All risk cargo insurance offers the most extensive coverage, protecting against physical loss or damage caused by external factors, except for risks explicitly excluded in the policy.

What it Covers

  • Damage from accidents, such as a truck collision damaging the cargo.
  • Theft or pilferage during transit
  • Weather-related damage, like flooding causing spoilage of goods.
  • Handling damage during loading and unloading.

Example: A manufacturer shipping a large batch of electronics overseas may choose all-risk insurance due to high value and fragility of the items. If the shipments get damaged due to rough handling during unloading, the policy would cover the financial loss.

Why Choose All Risk Insurance

  • Best for high value or fragile goods
  • Offers broad coverage
  • Higher premium but minimal financial risk exposure

Specific Perils Cargo Insurance

Specific perils insurance covers only risks that the policyholder explicitly specifies in the contract. It is the least comprehensive option but can be effective for highly specialized shipping needs.

What it Covers

  • Theft during transit for high-theft areas
  • Mishandling damage for delicate goods
  • Damage during loading and unloading

Example: A wine distributor shipping bottles to a retailer may opt for specific perils insurance, focusing on breakage due to mishandling. If bottles break due to poor packaging rather than mishandling, the policy would not cover the loss.

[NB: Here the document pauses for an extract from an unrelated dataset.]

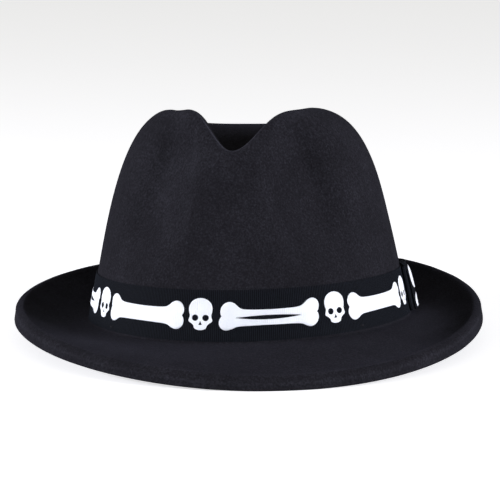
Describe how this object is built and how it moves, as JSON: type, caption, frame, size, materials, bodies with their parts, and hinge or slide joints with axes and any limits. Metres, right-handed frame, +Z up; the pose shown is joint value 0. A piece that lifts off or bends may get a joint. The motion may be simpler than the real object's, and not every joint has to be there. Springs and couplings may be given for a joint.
{
  "type": "felt trilby hat",
  "caption": "Black felt snap-brim hat with a dented, pinched crown, a ribbed band printed with skulls and bones, a flat side bow and a sweatband inside.",
  "frame": {"origin": "on the table under the middle of the hat's bounding box", "axes": "+Z up, -Y towards the front of the brim, +X towards the wearer's left, where the bow is"},
  "size_m": [0.25, 0.3018, 0.1262],
  "materials": {
    "black_felt": "matte wool felt with a short nap",
    "black_grosgrain": "ribbed ribbon with a low sheen",
    "white_print": "opaque matte screen print that follows the ribs",
    "black_sweatband": "matte woven tape",
    "clear_reed": "milky plastic",
    "black_thread": "twisted polyester",
    "black_satin": "satin",
    "white_label": "plain woven tape, blank"
  },
  "bodies": {
    "hat": {"felt_hood": "black_felt", "ribbon_band": "black_grosgrain", "skull_print_1": "white_print", "skull_print_2": "white_print", "skull_print_3": "white_print", "skull_print_4": "white_print", "skull_print_5": "white_print", "skull_print_6": "white_print", "skull_print_7": "white_print", "skull_print_8": "white_print", "plain_bone_print_1": "white_print", "plain_bone_print_2": "white_print", "plain_bone_print_3": "white_print", "plain_bone_print_4": "white_print", "slotted_bone_print_1": "white_print", "slotted_bone_print_2": "white_print", "slotted_bone_print_3": "white_print", "bow_front_loop": "black_grosgrain", "bow_rear_loop": "black_grosgrain", "bow_wrap": "black_grosgrain", "rear_loop_skull_print": "white_print", "wrap_skull_print": "white_print", "wrap_bone_print": "white_print", "band_tack_1": "black_thread", "band_tack_2": "black_thread", "band_tack_3": "black_thread", "band_tack_4": "black_thread", "sweatband": "black_sweatband", "sweatband_reed": "clear_reed", "sweatband_thread": "black_thread", "sweatband_bow": "black_satin", "size_label": "white_label", "care_label_thread": "black_thread"},
    "label_flap": {"care_label": "white_label"}
  },
  "joints": [
    {"name": "care_label_swing", "type": "hinge", "parent": "hat", "child": "label_flap", "pos_m": [-0.04924, 0.07192, 0.02629], "axis": [-0.7096, -0.7046, 0], "range_deg": [0, 110]}
  ]
}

Why Choose Specific Perils Insurance

  • Ideal for specialized shipments where only limited risks apply.
  • Customizable based on the shipper’s priorities.
  • Lower premiums but highly limited coverage.

What Risks Does Cargo Insurance Protect Against

Cargo Insurance provides financial protection against a range of risks that can occur during the shipping process. Here’s a breakdown of the key areas it typically covers:

Loss or Damage During Transit

Cargo Insurance covers physical loss or damage to goods while they are being transported, whether by land, sea, or air. This includes incidents such as goods being damaged in a vehicle collision or lost due to container misplacement during shipping

Theft and Pilferage

Protection against theft is a core component of cargo insurance. Whether the entire shipment is stolen or only a portion (pilferage), the policy ensures compensation for the financial loss. For example, if a truck carrying electronics is hijacked, cargo insurance would cover the value of stolen goods.

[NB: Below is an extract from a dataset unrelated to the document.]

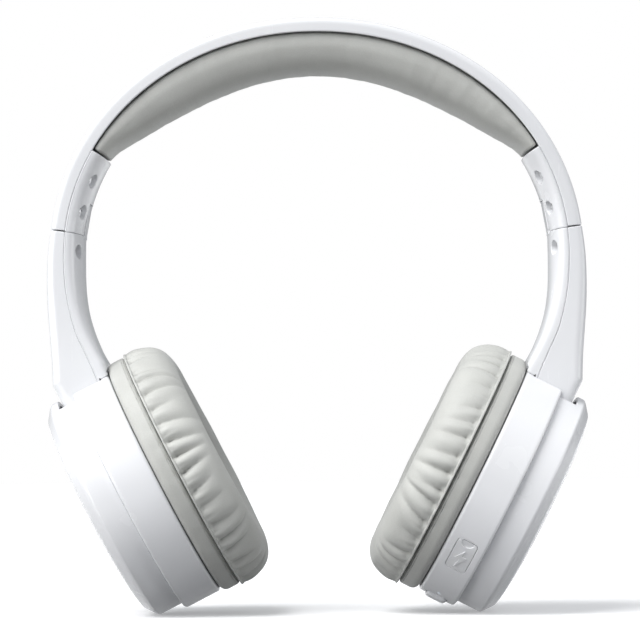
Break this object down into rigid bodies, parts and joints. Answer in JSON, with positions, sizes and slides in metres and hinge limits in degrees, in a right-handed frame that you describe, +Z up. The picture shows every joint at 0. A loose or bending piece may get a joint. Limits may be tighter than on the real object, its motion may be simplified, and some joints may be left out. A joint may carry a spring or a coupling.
{
  "type": "over-ear headphones",
  "caption": "White over-ear wireless headphones: padded arched headband, arms that slide to set the size, and round tilting ear cups with pleated grey cushions.",
  "frame": {"origin": "under the middle of the headband, on the surface the headphones stand on", "axes": "+X towards the wearer's right, +Y the way the wearer faces, +Z up through the crown of the headband"},
  "size_m": [0.176, 0.0836, 0.1935],
  "materials": {
    "white_plastic": "gloss",
    "soft_leather": "fine grain",
    "scrim_cloth": "woven",
    "dark_plastic": "matte",
    "steel": "bright",
    "board": "solder mask",
    "clear_film": "clear",
    "cable_rubber": "matte",
    "white_rubber": "satin",
    "battery_pouch": "satin"
  },
  "bodies": {
    "headband": {"detent_clip_left": "steel", "detent_clip_right": "steel", "end_cover_left": "white_plastic", "end_cover_right": "white_plastic", "end_cover_screw_left_1": "steel", "end_cover_screw_left_2": "steel", "end_cover_screw_left_3": "steel", "end_cover_screw_left_4": "steel", "end_cover_screw_right_1": "steel", "end_cover_screw_right_2": "steel", "end_cover_screw_right_3": "steel", "end_cover_screw_right_4": "steel", "headband_cable": "cable_rubber", "headband_pad": "soft_leather", "headband_pad_base": "dark_plastic", "headband_shell": "white_plastic", "headband_spring": "steel"},
    "arm_right": {"slider_right": "white_plastic", "arm_shell_right": "white_plastic", "arm_cover_right": "white_plastic", "arm_screw_right_1": "steel", "arm_screw_right_2": "steel", "tilt_pin_right": "steel"},
    "cup_right": {"housing_right": "white_plastic", "back_cover_right": "white_plastic", "trim_cap_right": "white_plastic", "cushion_skirt_right": "soft_leather", "ear_cushion_right": "soft_leather", "scrim_right": "scrim_cloth", "baffle_right": "dark_plastic", "driver_frame_right": "dark_plastic", "driver_magnet_right": "steel", "driver_diaphragm_right": "clear_film", "circuit_board": "board", "usb_port": "steel", "status_lamp": "clear_film"},
    "arm_left": {"slider_left": "white_plastic", "arm_shell_left": "white_plastic", "arm_cover_left": "white_plastic", "arm_screw_left_1": "steel", "arm_screw_left_2": "steel", "tilt_pin_left": "steel"},
    "cup_left": {"housing_left": "white_plastic", "back_cover_left": "white_plastic", "trim_cap_left": "white_plastic", "cushion_skirt_left": "soft_leather", "ear_cushion_left": "soft_leather", "scrim_left": "scrim_cloth", "baffle_left": "dark_plastic", "driver_frame_left": "dark_plastic", "driver_magnet_left": "steel", "driver_diaphragm_left": "clear_film", "battery": "battery_pouch"},
    "flap": {"usb_flap": "white_rubber"},
    "button_volume_down": {"key_volume_down": "white_plastic"},
    "button_play": {"key_play": "white_plastic"},
    "button_volume_up": {"key_volume_up": "white_plastic"}
  },
  "joints": [
    {"name": "slide_right", "type": "slide", "parent": "headband", "child": "arm_right", "axis": [0.1288, 0, -0.9917], "range_m": [0, 0.018]},
    {"name": "slide_left", "type": "slide", "parent": "headband", "child": "arm_left", "axis": [-0.1288, 0, -0.9917], "range_m": [0, 0.018]},
    {"name": "tilt_right", "type": "hinge", "parent": "arm_right", "child": "cup_right", "pos_m": [0.0748, 0, 0.06861], "axis": [0, -1, 0], "range_deg": [0, 7]},
    {"name": "tilt_left", "type": "hinge", "parent": "arm_left", "child": "cup_left", "pos_m": [-0.0748, 0, 0.06861], "axis": [0, 1, 0], "range_deg": [0, 7]},
    {"name": "press_volume_down", "type": "slide", "parent": "cup_right", "child": "button_volume_down", "axis": [0.4493, -0.1426, 0.8819], "range_m": [0, 0.0006], "stiffness_N_per_m": 1200, "springref_m": -0.0006},
    {"name": "press_play", "type": "slide", "parent": "cup_right", "child": "button_play", "axis": [0.454, 0, 0.891], "range_m": [0, 0.0006], "stiffness_N_per_m": 1200, "springref_m": -0.0006},
    {"name": "press_volume_up", "type": "slide", "parent": "cup_right", "child": "button_volume_up", "axis": [0.4493, 0.1426, 0.8819], "range_m": [0, 0.0006], "stiffness_N_per_m": 1200, "springref_m": -0.0006},
    {"name": "flap_open", "type": "hinge", "parent": "cup_right", "child": "flap", "pos_m": [0.04305, -0.02829, 0.01489], "axis": [0.891, 0, -0.454], "range_deg": [0, 100]}
  ]
}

Natural Disasters and Extreme Weather Warehouse Storage

Cargo insurance also protects shipments affected by uncontrollable natural events. This could include floods, storms, earthquakes, or hurricanes causing damage to the cargo during transit. For example, if a ship carrying goods encounters a severe storm leading to water damage, the policy would help cover the loss.   

Handling and Storage Incidents

Goods often pass through multiple checkpoints where they may be loaded, unloaded, or stored temporarily. Cargo Insurance covers damage caused by mishandling during these stages, such as forklift accident damaging a shipment of fragile glassware during warehouse storage.

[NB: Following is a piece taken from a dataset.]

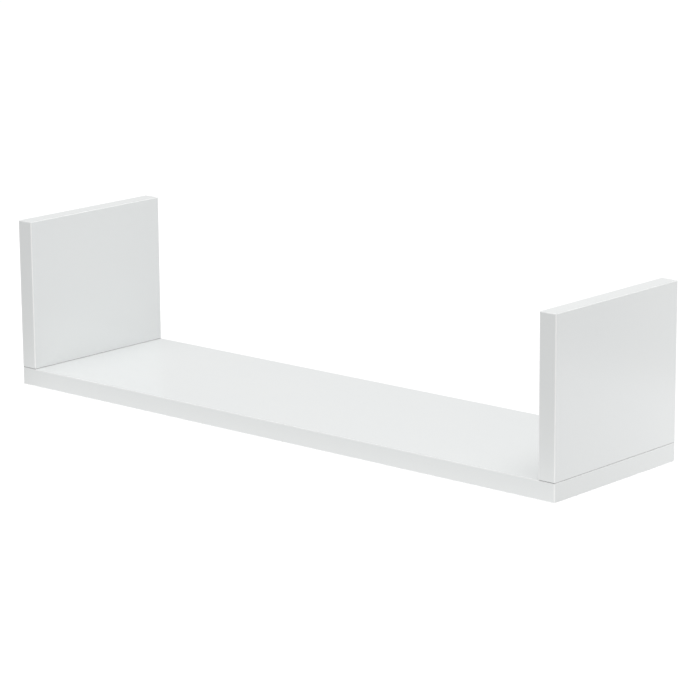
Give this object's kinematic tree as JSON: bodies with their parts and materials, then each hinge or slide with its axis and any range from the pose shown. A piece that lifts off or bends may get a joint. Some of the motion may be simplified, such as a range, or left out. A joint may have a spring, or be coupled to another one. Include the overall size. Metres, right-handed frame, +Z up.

By covering these risks, cargo insurance helps businesses reduce financial exposure and ensures greater security of good throughout the shipping process.

How to Choose

Selecting the right cargo insurance policy is essential to ensure your goods are adequately protected throughout the shipping process. To help you make an informed choice, consider these key factors:

Evaluate the Value and Nature of Your Cargo

Start by assessing the type and value of the goods you plan to ship. High-value or fragile items often require broader coverage to minimise financial risks in case of loss or damage. Accurately determining your cargo’s worth helps you choose a policy that offers sufficient protection.

Identify Shipping Routes and Potential Risks

Different shipping routes come with varying levels of risk. Factors such as weather conditions, political stability, and the reliability of transportation services can all impact the safety of your goods. Understanding these potential risks helps you select a policy that addresses the specific challenges associated with your shipping path.

Compare Policies and Providers Thoroughly

Avoid settling for the first policy you come across. Take the time to explore multiple insurers and compare their coverage options, exclusions, premiums, and claim processes. A side by side comparison allows you to identify which policy offers the best balance between protection and cost. Prioritise working with reputable insurance providers known for reliability and fair claim handling.

Seek Expert Guidance for Personalized Recommendations

If you find the selections process overwhelming, consider consulting with an insurance professional. Experts can provide tailored recommendations based on your cargo type, shipping routes, and business needs, ensuring you secure the most suitable coverage

By carefully evaluating these factors, you can choose a cargo insurance policy that offers optimal protection for your shipments while balancing coverage and cost effectively.

Conclusion

Cargo insurance is an essential safeguard for businesses shipping goods, offering financial protection against risks such as damage, theft, and natural disasters. Choosing the right policy ensures your shipments remain secure throughout transit, reducing financial exposure and giving you peace of mind. By assessing your cargo’s value, understanding shipping risks, comparing providers, and seeking expert advice, you can make a well-informed decision that balances coverage and cost effectively.

Frequently Asked Questions

Is cargo insurance mandatory?

Cargo insurance is not legally mandatory but is highly recommended, especially for high-value or international shipments where risks are greater.

Why is cargo insurance important?

Cargo insurance protects your shipments against financial loss from unexpected events like theft, damage, and natural disasters. It ensures you don’t bear the full cost of damaged or lost goods.

How is cargo insurance different from freight insurance?

Freight insurance protects the carrier’s liability for damage or loss, while cargo insurance protects the value of the goods owned by the shipper or consignee, offering broader protection.